2003 – Real News for a Real Election

We are indeed fortunate that Dr. Schulman updated his research at the end of June. He applied his groundbreaking algorithm to the field of Democratic hopefuls and concluded that, despite General Wesley Clark’s 95 point advantage from his Generalship, Howard Dean is the best man to beat Bush, if the Dems are smart enough to nominate him:

“George W. Bush will have an electability of 70 if he remains in office through November of 2004. The Democrats could defeat him if they nominated either former Governor Howard Dean (electability of 108) or retired General Wesley Clark (electability of 95). Since the Democrats wish to regain the White House, they will presumably nominate one of these men.”

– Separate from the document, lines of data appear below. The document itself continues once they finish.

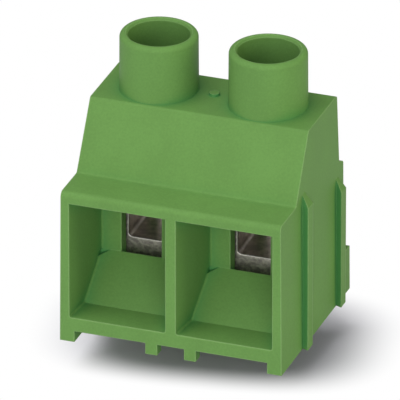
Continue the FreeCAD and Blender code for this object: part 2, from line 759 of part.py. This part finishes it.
def contact_bends(body, tongue):
    web_front = size("cage_depth") / 2 + size("cage_clearance")
    web_back = web_front + size("strip")
    top = size("tongue_top")
    outer = runs_across_at([(web_back, top)])
    inner = runs_across_at([(web_front, top - size("strip"))])
    bent = add_dressing(body, "Fillet", "outer_bend", tongue, "Sizes.bend + Sizes.strip", outer)
    bent = add_dressing(body, "Fillet", "inner_bend", bent, "Sizes.bend", inner)
    rolled = edges_along_depth(top - size("strip"))
    return add_dressing(body, "Fillet", "rolled_edges", bent, "Sizes.tongue_edge", rolled)


def contact_pins(body):
    sketch = new_sketch(body, "pins_plan", "XY_Plane", "-Sizes.pin_length")
    half = "Sizes.pin_width / 2"
    add_rectangle(sketch, f"-{half}", half, FRONT_PIN, f"{FRONT_PIN} + Sizes.strip")
    add_rectangle(sketch, f"-{half}", half, WEB_FRONT, WEB_BACK)
    pins = add_pad(body, "pins", sketch, "Sizes.pin_length + Sizes.strap_top - Sizes.strip")
    tip = -size("pin_length")

    def at_tip(edge):
        return near(edge.BoundBox.ZMin, tip) and near(edge.BoundBox.ZMax, tip)

    return add_dressing(body, "Chamfer", "pin_tips", pins, "Sizes.pin_bevel", at_tip)


def make_contact(label, side):
    body = new_body(label)
    contact_strap(body)
    tongue = contact_tongue(body)
    contact_bends(body, tongue)
    contact_pins(body)
    place(body, f"{side} * {POLE}", f"-{PIN_MIDDLE}", "0")
    return body


# The whole block

def check_objects():
    for item in document.Objects:
        if "Invalid" in item.State or "Error" in item.State:
            raise RuntimeError(f"{item.Label} failed: {item.State}")


def check_body(body):
    shape = body.Shape
    if shape.isNull() or not shape.isValid():
        raise RuntimeError(f"{body.Label} has no valid shape")
    if len(shape.Solids) != 1:
        raise RuntimeError(f"{body.Label} is not one solid")


def write_parts(bodies):
    os.makedirs("parts", exist_ok=True)
    for body in bodies:
        body.Shape.exportStep(f"parts/{body.Label}.step")


LEFT = "-1"
RIGHT = "1"
parts = [
    make_housing(),
    make_contact("left_contact", LEFT),
    make_contact("right_contact", RIGHT),
    make_cage("left_cage", LEFT),
    make_cage("right_cage", RIGHT),
    make_screw("left_screw", LEFT),
    make_screw("right_screw", RIGHT),
]
document.recompute()
check_objects()
for part in parts:
    check_body(part)
write_parts(parts)
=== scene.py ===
"""Finishes, small surfaces and studio for a two-pole circuit board screw terminal."""

import math

import bpy
import numpy as np
from bpy.props import FloatProperty, FloatVectorProperty, PointerProperty
from mathutils import Matrix, Vector


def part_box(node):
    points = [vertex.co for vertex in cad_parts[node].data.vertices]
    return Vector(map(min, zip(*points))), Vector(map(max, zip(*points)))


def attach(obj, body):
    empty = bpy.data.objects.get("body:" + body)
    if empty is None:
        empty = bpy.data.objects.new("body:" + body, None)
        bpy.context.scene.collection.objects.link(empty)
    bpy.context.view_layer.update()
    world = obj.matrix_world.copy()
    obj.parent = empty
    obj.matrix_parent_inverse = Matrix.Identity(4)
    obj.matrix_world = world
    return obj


bl_info = {
    "name": "Screw terminal dressing",
    "version": (1, 0, 0),
    "blender": (4, 5, 0),
    "location": "3D View > Sidebar > Terminal",
    "description": "Finishes and studio of a two-pole circuit board screw terminal",
    "category": "Object",
}

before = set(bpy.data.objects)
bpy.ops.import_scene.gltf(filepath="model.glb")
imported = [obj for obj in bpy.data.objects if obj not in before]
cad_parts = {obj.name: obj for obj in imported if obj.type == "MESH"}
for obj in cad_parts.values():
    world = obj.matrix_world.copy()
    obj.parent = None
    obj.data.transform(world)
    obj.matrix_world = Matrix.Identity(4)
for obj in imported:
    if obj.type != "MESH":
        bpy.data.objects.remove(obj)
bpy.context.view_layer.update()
MM = 0.001

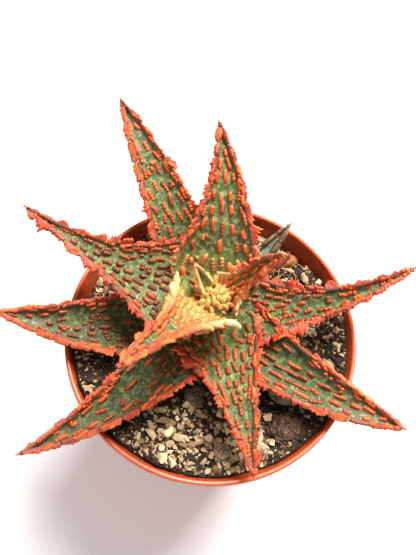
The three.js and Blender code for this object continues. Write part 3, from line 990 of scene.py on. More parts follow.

Candidate Pres VP Sen Rep Gov (x9) D/G/N?
(95)
Electabilty
Howard Dean 0 0 0 0 12 108
Wesley Clark 0 0 0 0 0   95
George W. Bush 4 0 0 0 6     70
Bob Graham 0 0 -18 0 8     54
Richard Gephardt 0 0 0 28 0     28
Dennis Kucinich 0 0 0 8 0       8
Al Sharpton 0 0 0 0 0       0
John Edwards 0 0 -4 0 0   -4
Carol Moseley Braun 0 0 -6 0 0     -6
Joseph Lieberman 0 0 -16 0 0 -16
Bill Bradley 0 0 -18 0 0   -18
John Kerry 0 0 -20 0 0 -20
Joseph Biden 0 0 -32 0 0   -32

It’s the Algorithm, Stupid

Don’t pay attention to Dean’s advantage in real-world politics – the 75,118 people signed up to go to a Meetup tonight, or the 258,452 people who have registered at DeanforAmerica.com, or the campaign’s ability to raise a half a mill by posting a graphic on their site or by Dean’s appearance on the covers of Time, Newsweek and U.S. News. None of that matters. Schulman’s math tells us all we need to know: Howard Dean will be our next president and, with any luck, General Wesley Clark will be his running mate.

Except for the Rove factor.

Be Afraid. Be Very Afraid.

Schulman notes one wild card:

“However, should President George W. Bush order the combat use of nuclear weapons before November of 2004, his electability would jump to 165, comfortably larger than any of the possible Democratic candidates.”